Data lines:
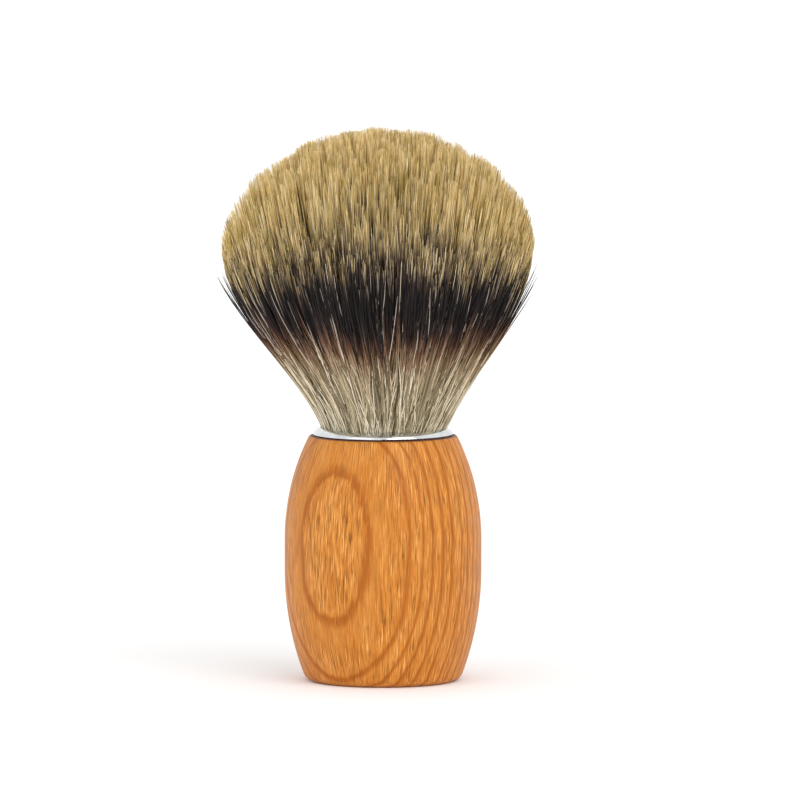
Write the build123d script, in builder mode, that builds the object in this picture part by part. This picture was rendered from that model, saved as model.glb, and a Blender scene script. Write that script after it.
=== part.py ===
from build123d import *
import math
import os

# Shaving brush, in millimetres.
# The origin is the centre of the underside and +Z is the turning axis, towards the hair.
# The hair flexes at the mouth of the ring, so its free length is one rounded body that
# tilts about the axis at flex_level, and the short rooted length under it stays with the handle.

# Handle: a barrel with a lower and an upper arc that meet a short straight belly
HANDLE_HEIGHT = 44.3
BELLY_RADIUS = 17.75
BELLY_LOW = 20.0
BELLY_HIGH = 25.5
LOWER_ARC_RADIUS = 53.6
UPPER_ARC_RADIUS = 41.7
FOOT_ROUNDING = 2.0
SHOULDER_ROUNDING = 0.8
RECESS_RADIUS = 9.5
RECESS_DEPTH = 0.8

# Socket and what is glued into it
SOCKET_RADIUS = 11.6
SOCKET_DEPTH = 17.0
ADHESIVE_THICKNESS = 0.6
PLUG_HEIGHT = 11.4
ROOT_RADIUS = 9.4
ROOT_EMBEDDED = 9.4
ROOT_MOUTH_RADIUS = 10.85
ROOT_RISE = 2.0

# Binding cord: parallel turns of twine round the root
CORD_RADIUS = 0.4
CORD_TURNS = 5
CORD_PITCH = 0.9
CORD_FIRST_TURN = 1.4
CORD_BITE = 0.25

# Collar ring: a domed flange on the wood, with a skirt down into the socket
RING_RADIUS = 12.65
RING_HEIGHT = 1.45
RING_EDGE_ROUNDING = 0.3
RING_LIP_RADIUS = 11.45
RING_BORE_RADIUS = 11.0
RING_SKIRT = 6.0
RING_DOME_RADIUS = 2.2

# Hair tuft: a ball in the ring's mouth, a straight flare, a rounded side, then a dome of
# two tangent arcs, the tight brow and the broad crown
BRUSH_HEIGHT = 100.0
FLEX_CLEARANCE = 0.3
FLEX_RANGE = 20.0
FLEX_SPARE = 2.5
NECK_REACH = 15.4
FLARE_LENGTH = 18.3
FLARE_ANGLE = 33.7
SIDE_ARC_RADIUS = 23.0
BROW_ARC_RADIUS = 12.0

# Levels and radii that follow from the sizes above
socket_floor = HANDLE_HEIGHT - SOCKET_DEPTH
plug_bottom = socket_floor + ADHESIVE_THICKNESS
plug_top = plug_bottom + PLUG_HEIGHT
plug_radius = SOCKET_RADIUS - ADHESIVE_THICKNESS
skirt_bottom = HANDLE_HEIGHT - RING_SKIRT
root_bottom = plug_top - ROOT_EMBEDDED
root_top = plug_top + ROOT_RISE
flex_level = HANDLE_HEIGHT + RING_HEIGHT
ball_radius = RING_BORE_RADIUS - FLEX_CLEARANCE
neck_elevation = FLEX_RANGE + FLEX_SPARE
binding_radius = ROOT_RADIUS + CORD_RADIUS - CORD_BITE
binding_levels = [root_bottom + CORD_FIRST_TURN + turn * CORD_PITCH for turn in range(CORD_TURNS)]


def polar(centre_level, reach, elevation):
    """A profile point at a distance and an angle above the horizontal from an axis point."""
    angle = math.radians(elevation)
    return (reach * math.cos(angle), centre_level + reach * math.sin(angle))


# Handle: turned barrel, rounded at both ends, bored for the knot and relieved underneath
with BuildPart() as handle:
    with BuildSketch(Plane.XZ):
        with BuildLine():
            lower_sweep = math.degrees(math.asin(BELLY_LOW / LOWER_ARC_RADIUS))
            upper_sweep = math.degrees(math.asin((HANDLE_HEIGHT - BELLY_HIGH) / UPPER_ARC_RADIUS))
            lower_arc = CenterArc(
                (BELLY_RADIUS - LOWER_ARC_RADIUS, BELLY_LOW), LOWER_ARC_RADIUS, -lower_sweep, lower_sweep
            )
            upper_arc = CenterArc(
                (BELLY_RADIUS - UPPER_ARC_RADIUS, BELLY_HIGH), UPPER_ARC_RADIUS, 0, upper_sweep
            )
            Line(lower_arc @ 1, upper_arc @ 0)
            Polyline(upper_arc @ 1, (0, HANDLE_HEIGHT), (0, 0), lower_arc @ 0)
        make_face()
    revolve(axis=Axis.Z)
    foot_edge = handle.edges().filter_by(GeomType.CIRCLE).sort_by(Axis.Z)[0]
    fillet(foot_edge, FOOT_ROUNDING)
    shoulder_edge = handle.edges().filter_by(GeomType.CIRCLE).sort_by(Axis.Z)[-1]
    fillet(shoulder_edge, SHOULDER_ROUNDING)
    with BuildSketch(Plane.XY.offset(socket_floor)):
        Circle(SOCKET_RADIUS)
    extrude(amount=SOCKET_DEPTH, mode=Mode.SUBTRACT)
    with BuildSketch(Plane.XY):
        Circle(RECESS_RADIUS)
    extrude(amount=RECESS_DEPTH, mode=Mode.SUBTRACT)

# Collar ring: one thin pressing, domed where it shows, with a rolled outer edge and a
# plain skirt where it is glued
with BuildPart() as collar_ring:
    with BuildSketch(Plane.XZ):
        with BuildLine():
            seat_edge = (RING_RADIUS - RING_EDGE_ROUNDING, HANDLE_HEIGHT)
            rim = (RING_RADIUS, HANDLE_HEIGHT + RING_EDGE_ROUNDING)
            RadiusArc(seat_edge, rim, -RING_EDGE_ROUNDING)
            RadiusArc(rim, (RING_LIP_RADIUS, flex_level), -RING_DOME_RADIUS)
            Polyline(
                (RING_LIP_RADIUS, flex_level),
                (RING_BORE_RADIUS, flex_level),
                (RING_BORE_RADIUS, skirt_bottom),
                (SOCKET_RADIUS, skirt_bottom),
                (SOCKET_RADIUS, HANDLE_HEIGHT),
                seat_edge,
            )
        make_face()
    revolve(axis=Axis.Z)

# Socket adhesive: the cured cup between the plug and the wood, up to the ring's skirt
with BuildPart() as socket_adhesive:
    with BuildSketch(Plane.XY.offset(socket_floor)):
        Circle(SOCKET_RADIUS)
    extrude(amount=skirt_bottom - socket_floor)
    with BuildSketch(Plane.XY.offset(plug_bottom)):
        Circle(plug_radius)
    extrude(amount=skirt_bottom - plug_bottom, mode=Mode.SUBTRACT)

# Binding cord: each turn is a closed ring of twine that bites a little into the root
with BuildPart() as binding_cord:
    for level in binding_levels:
        with BuildSketch(Plane.XZ):
            with Locations((binding_radius, level)):
                Circle(CORD_RADIUS)
        revolve(axis=Axis.Z)

# Knot plug: resin cast round the root and its binding
with BuildPart() as knot_plug:
    with BuildSketch(Plane.XY.offset(plug_bottom)):
        Circle(plug_radius)
    extrude(amount=PLUG_HEIGHT)
    with BuildSketch(Plane.XY.offset(root_bottom)):
        Circle(ROOT_RADIUS)
    extrude(amount=ROOT_EMBEDDED, mode=Mode.SUBTRACT)
    add(binding_cord.part, mode=Mode.SUBTRACT)

# Hair root: the glued length, widening out of the plug and hollowed where the tuft flexes
with BuildPart() as hair_root:
    with BuildSketch(Plane.XZ):
        with BuildLine():
            Polyline(
                (0, root_bottom),
                (ROOT_RADIUS, root_bottom),
                (ROOT_RADIUS, plug_top),
                (ROOT_MOUTH_RADIUS, root_top),
                (0, root_top),
                close=True,
            )
        make_face()
    revolve(axis=Axis.Z)
    with Locations((0, 0, flex_level)):
        Sphere(RING_BORE_RADIUS, mode=Mode.SUBTRACT)
    add(binding_cord.part, mode=Mode.SUBTRACT)

# Hair tuft: the free length, slim at the neck so that it tilts clear of the ring
with BuildPart() as hair_tuft:
    with BuildSketch(Plane.XZ):
        with BuildLine():
            neck_start = polar(flex_level, ball_radius, neck_elevation)
            neck_end = polar(flex_level, NECK_REACH, neck_elevation)
            flare_end = (
                neck_end[0] + FLARE_LENGTH * math.sin(math.radians(FLARE_ANGLE)),
                neck_end[1] + FLARE_LENGTH * math.cos(math.radians(FLARE_ANGLE)),
            )
            CenterArc((0, flex_level), ball_radius, -90, 90 + neck_elevation)
            Line(neck_start, neck_end)
            flare = Line(neck_end, flare_end)
            side = JernArc(flare @ 1, flare % 1, SIDE_ARC_RADIUS, FLARE_ANGLE)
            widest = side @ 1
            dome_height = BRUSH_HEIGHT - widest.Y
            brow_centre = widest.X - BROW_ARC_RADIUS
            crown_radius = (brow_centre**2 + dome_height**2 - BROW_ARC_RADIUS**2) / (
                2 * (dome_height - BROW_ARC_RADIUS)
            )
            brow_sweep = math.degrees(math.atan2(crown_radius - dome_height, brow_centre))
            brow = JernArc(widest, (0, 1), BROW_ARC_RADIUS, brow_sweep)
            crown = RadiusArc(brow @ 1, (0, BRUSH_HEIGHT), -crown_radius)
            Line(crown @ 1, (0, flex_level - ball_radius))
        make_face()
    revolve(axis=Axis.Z)

handle.part.label = "handle"
collar_ring.part.label = "collar_ring"
socket_adhesive.part.label = "socket_adhesive"
binding_cord.part.label = "binding_cord"
knot_plug.part.label = "knot_plug"
hair_root.part.label = "hair_root"
hair_tuft.part.label = "hair_tuft"

os.makedirs("parts", exist_ok=True)
export_step(handle.part, "parts/handle.step")
export_step(collar_ring.part, "parts/collar_ring.step")
export_step(socket_adhesive.part, "parts/socket_adhesive.step")
export_step(binding_cord.part, "parts/binding_cord.step")
export_step(knot_plug.part, "parts/knot_plug.step")
export_step(hair_root.part, "parts/hair_root.step")
export_step(hair_tuft.part, "parts/hair_tuft.step")
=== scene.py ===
import math

import bpy
import numpy as np
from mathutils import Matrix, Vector


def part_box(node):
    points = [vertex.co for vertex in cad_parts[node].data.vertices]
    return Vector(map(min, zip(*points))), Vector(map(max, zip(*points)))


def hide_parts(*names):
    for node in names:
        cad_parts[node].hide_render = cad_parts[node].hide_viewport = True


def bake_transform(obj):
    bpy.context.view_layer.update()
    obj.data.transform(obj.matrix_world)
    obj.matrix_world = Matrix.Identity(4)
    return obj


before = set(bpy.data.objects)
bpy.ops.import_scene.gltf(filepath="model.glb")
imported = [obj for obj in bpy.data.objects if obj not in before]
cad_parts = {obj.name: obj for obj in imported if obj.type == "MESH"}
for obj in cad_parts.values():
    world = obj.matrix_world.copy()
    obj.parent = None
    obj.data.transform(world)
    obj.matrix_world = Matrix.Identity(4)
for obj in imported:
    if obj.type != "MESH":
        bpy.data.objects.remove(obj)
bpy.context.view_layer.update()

# A shaving brush: an oiled ash handle, a chromed ring and a knot of three-band hair.
# The frame and Blender are in metres. Lengths below are in millimetres, and MM turns
# them to metres where a mesh, light or camera is made.
MM = 0.001

_, handle_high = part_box("handle")
_, ring_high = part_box("collar_ring")
_, tuft_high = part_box("hair_tuft")

# Levels and radii of the handle and the knot, from the frame
HANDLE_TOP = handle_high.z / MM
BELLY_RADIUS = handle_high.x / MM
MOUTH_LEVEL = ring_high.z / MM
KNOT_TOP = tuft_high.z / MM
KNOT_RADIUS = tuft_high.x / MM
WIDEST_SHARE = 0.624
WIDEST_LEVEL = MOUTH_LEVEL + WIDEST_SHARE * (KNOT_TOP - MOUTH_LEVEL)

# A colour mix's sockets go by number: its factor, its two colours and its result
MIX_FACTOR = 0
MIX_UNDER = 6
MIX_OVER = 7
MIX_RESULT = 2

# A noise gathers about a half, and seldom passes these two
NOISE_LOW = 0.3
NOISE_HIGH = 0.7


def srgb(hex_colour):
    """The linear RGBA of an sRGB hex colour, such as "D68F46", by the standard's own curve."""
    channels = []
    for start in (0, 2, 4):
        value = int(hex_colour[start:start + 2], 16) / 255
        channels.append(value / 12.92 if value <= 0.04045 else ((value + 0.055) / 1.055) ** 2.4)
    return (*channels, 1.0)


def add_node(tree, kind, settings=None, links=None):
    """Adds one node. Settings go to its properties or, by name or number, to its inputs.
    Links join other nodes' outputs to its inputs."""
    node = tree.nodes.new(kind)
    for name, value in (settings or {}).items():
        if isinstance(name, str) and hasattr(node, name):
            setattr(node, name, value)
        else:
            node.inputs[name].default_value = value
    for name, source in (links or {}).items():
        tree.links.new(source, node.inputs[name])
    return node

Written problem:
Please print exactly, and only, the lines from the line with "Line(crown @ 1, (0, flex_level" to the line with "imported = [obj", both included.

Answer to this exercise:
            Line(crown @ 1, (0, flex_level - ball_radius))
        make_face()
    revolve(axis=Axis.Z)

handle.part.label = "handle"
collar_ring.part.label = "collar_ring"
socket_adhesive.part.label = "socket_adhesive"
binding_cord.part.label = "binding_cord"
knot_plug.part.label = "knot_plug"
hair_root.part.label = "hair_root"
hair_tuft.part.label = "hair_tuft"

os.makedirs("parts", exist_ok=True)
export_step(handle.part, "parts/handle.step")
export_step(collar_ring.part, "parts/collar_ring.step")
export_step(socket_adhesive.part, "parts/socket_adhesive.step")
export_step(binding_cord.part, "parts/binding_cord.step")
export_step(knot_plug.part, "parts/knot_plug.step")
export_step(hair_root.part, "parts/hair_root.step")
export_step(hair_tuft.part, "parts/hair_tuft.step")
=== scene.py ===
import math

import bpy
import numpy as np
from mathutils import Matrix, Vector


def part_box(node):
    points = [vertex.co for vertex in cad_parts[node].data.vertices]
    return Vector(map(min, zip(*points))), Vector(map(max, zip(*points)))


def hide_parts(*names):
    for node in names:
        cad_parts[node].hide_render = cad_parts[node].hide_viewport = True


def bake_transform(obj):
    bpy.context.view_layer.update()
    obj.data.transform(obj.matrix_world)
    obj.matrix_world = Matrix.Identity(4)
    return obj


before = set(bpy.data.objects)
bpy.ops.import_scene.gltf(filepath="model.glb")
imported = [obj for obj in bpy.data.objects if obj not in before]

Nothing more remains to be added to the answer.